I was working in a tobacco plant in Brazil and there was this really cool nightclub in town which had good music and a lot of Brazilian girls dancing in their skin tight leather pants.  I met a few guys that I knew from work there and we had a table close to the stage.  This town was in Southern Brazil and there were a lot of transplanted Germans there and as you entered the town you would go past these statues of Fritz and Frida that were holding mugs of beer which makes you thirsty just looking at them.  They served these 20 oz. brown glass bottles of beer and everybody at my table was buying rounds.  The thing was that they gave you a slip of paper and when you bought beer or other drinks, they marked it on your tab, which I kept in my pocket.  I drank a lot of beer that night and I walked back to my hotel room without paying my bill.  The next morning, I was hungover and I saw my tab said that I owed them for 50 drinks and I never went back to pay them.  I felt bad about this and one day I want to go back and pay.

Have you ever been in a car accident and either left the scene of the accident (providing it was a fender bender and not serious) or denied culpability for causing it when you did, (if it were minor or serious)? 

I used to drink a lot, oh wait, I already said that.  One night I sideswiped another car while driving my friend’s car.  We were bar hopping and I left my car at this one bar and then I went with him in his vehicle.  He left the bar with this girl and gave me his keys and told me to park it in the bar where we met.  I drank too much and his car was faster than mine and he had this great stereo and I scrapped this car as I went around this bend, because I was driving too fast.  The police found his car in the bar parking lot and matched up the paint with the car that I scratched, but by this time I was sleeping in my bed.  They eventually arrived at my house about 4 AM and my dad talked them out of giving me a breathalyzer test, but they did give me a ticket for hit and run.  I had to pay my friend back for the damage to his car and also pay for the car that I sideswiped.

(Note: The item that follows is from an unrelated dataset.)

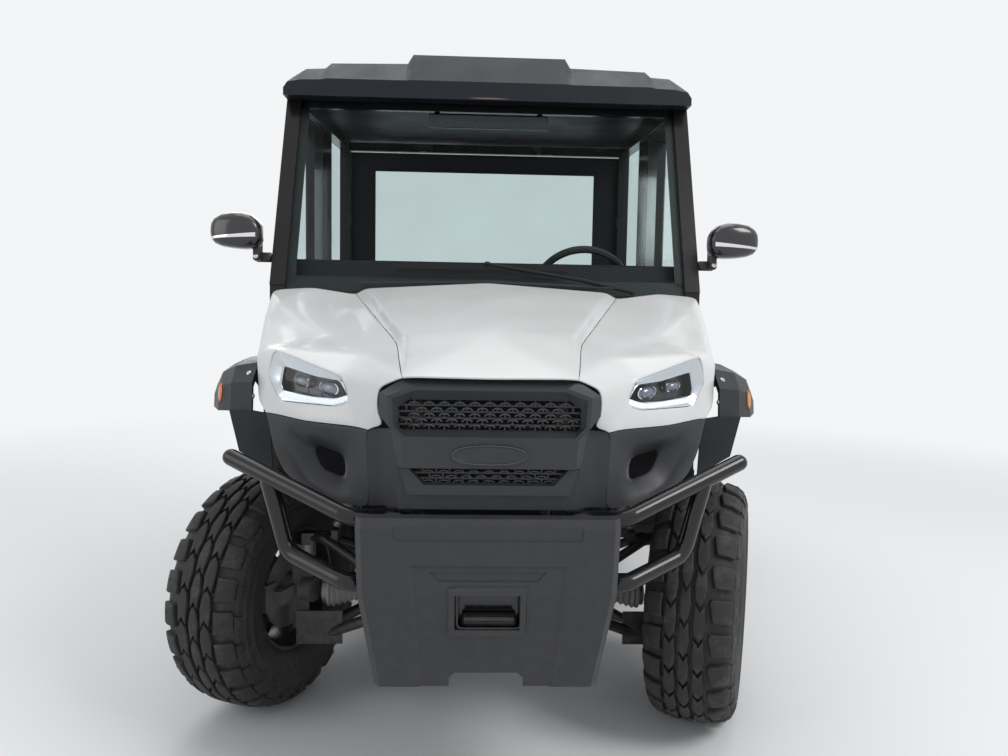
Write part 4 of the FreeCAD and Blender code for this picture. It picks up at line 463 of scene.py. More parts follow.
EYE = Vector((-0.032, -3.290, 1.130))
CAMERA_TURNS = (4.4, 2.07, 1.0)  # pitch down, yaw and roll in degrees
BACKDROP = (0.90, 0.91, 0.92, 1.0)
SKY = (0.88, 0.92, 0.97, 1.0)
SKY_STRENGTH = 0.55
LENS, SENSOR = 27.86, 36.0
LIGHTS = (  # name, place, size, power, aim
    ("key", (3.6, -3.4, 4.6), 2.2, 135.0, (0, -0.6, 0.8)),
    ("fill", (-4.6, -3.6, 2.6), 3.2, 45.0, (0, -0.6, 0.8)),
    ("top", (0.0, 0.4, 5.2), 4.0, 70.0, (0, 0.0, 0.5)),
    ("rear", (-1.5, 5.0, 3.2), 3.0, 70.0, (0, 0.6, 0.9)))
FLOOR_REACH = 60.0
FLOOR_FADE = (2.2, 6.5)  # where the floor starts and ends its change into the backdrop


def add_stage():
    """The photo's camera, four soft lamps, plain surroundings and a floor."""
    pitch, yaw, roll = (math.radians(turn) for turn in CAMERA_TURNS)
    look = Vector((math.sin(yaw) * math.cos(pitch), math.cos(yaw) * math.cos(pitch), -math.sin(pitch)))
    right = Vector((math.cos(yaw), -math.sin(yaw), 0.0))
    up = right.cross(look)
    right, up = (right * math.cos(roll) + up * math.sin(roll),
                 up * math.cos(roll) - right * math.sin(roll))
    data = bpy.data.cameras.new("camera")
    data.sensor_width = SENSOR
    data.lens = LENS
    camera = bpy.data.objects.new("camera", data)
    turn = Matrix((right, up, -look)).transposed()
    camera.matrix_world = Matrix.Translation(EYE) @ turn.to_4x4()
    bpy.context.scene.collection.objects.link(camera)
    bpy.context.scene.camera = camera

    for name, where, size, power, aim in LIGHTS:
        lamp = bpy.data.lights.new(name, "AREA")
        lamp.energy = power
        lamp.size = size
        item = bpy.data.objects.new(name, lamp)
        item.location = where
        item.rotation_euler = (Vector(aim) - Vector(where)).to_track_quat("-Z", "Y").to_euler()
        bpy.context.scene.collection.objects.link(item)

    world = bpy.data.worlds.new("studio")
    bpy.context.scene.world = world
    world.use_nodes = True
    tree = world.node_tree
    tree.nodes.clear()
    shader = Shader(tree)
    soft = shader.add("Background", {"Color": SKY, "Strength": SKY_STRENGTH})
    plain = shader.add("Background", {"Color": BACKDROP, "Strength": 1.0})
    mix = shader.add("MixShader", {0: seen_plainly(shader), 1: soft, 2: plain})
    shader.add("OutputWorld", {0: mix})
    bpy.context.scene.view_settings.view_transform = "Standard"

    mesh = bpy.data.meshes.new("floor")
    corners = [(x * FLOOR_REACH, y * FLOOR_REACH, 0) for x, y in ((-1, -1), (1, -1), (1, 1), (-1, 1))]
    mesh.from_pydata(corners, [], [(0, 1, 2, 3)])
    floor = bpy.data.objects.new("floor", mesh)
    bpy.context.scene.collection.objects.link(floor)
    finish = surface("floor_plain", (0.88, 0.88, 0.875), 0.75, vary=0.015, patch=0.6, grain=0.05,
                     grain_scale=60.0)
    tree = finish.node_tree
    out = next(n for n in tree.nodes if n.type == "OUTPUT_MATERIAL")
    shader = Shader(tree)
    glow = shader.add("Emission", {"Color": BACKDROP, "Strength": 1.0})
    away = shader.add("VectorMath", {0: shader.place()}, operation="LENGTH").outputs["Value"]
    far = shader.span(away, *FLOOR_FADE, interpolation_type="SMOOTHSTEP")
    amount = shader.combine("MULTIPLY", far, seen_plainly(shader))
    blend = shader.add("MixShader", {0: amount, 1: principled(finish), 2: glow})
    tree.links.new(blend.outputs[0], out.inputs[0])
    floor.data.materials.append(finish)
    floor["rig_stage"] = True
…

(Oldie which has been asked many times before)   Have you ever found a wallet or purse or some money (over $20) in the street and just taken it, thinking ‘finders keepers, losers weepers?   Or would you be ‘good’ and hand it in?  

I worked on a golf course as a caddy and you would work for 4 hours and end up getting paid $20 for that.  As I was walking in from the last green, I saw a 20-dollar bill laying on the ground, so I picked it up and then I told my friends of my good fortune.  One of the other caddies had just been complaining that he lost his twenty after he got paid, so I figured that it must have been his that I found and I gave it to him, telling him that he had to buy me a beer.

What was the last thing you stole or shoplifted?   If you never ever considered doing that, tell us your secret! 

When I was in Seventh Grade, I stole a candy bar and I felt terrible about it, because my dad always told me not to steel.  One time I went to Home Depot to buy some molding and after I got home, I noticed that on my receipt, they only charged me for one piece, instead of two.  They got stuck together and I can see how the cashier made the mistake, so I went back and told them that I wanted to pay for the one that they did not ring up.  The manager said that nobody had ever come back to the store before wanting to pay more money and that made me feel good.

Written for Melanie’s Share Your World.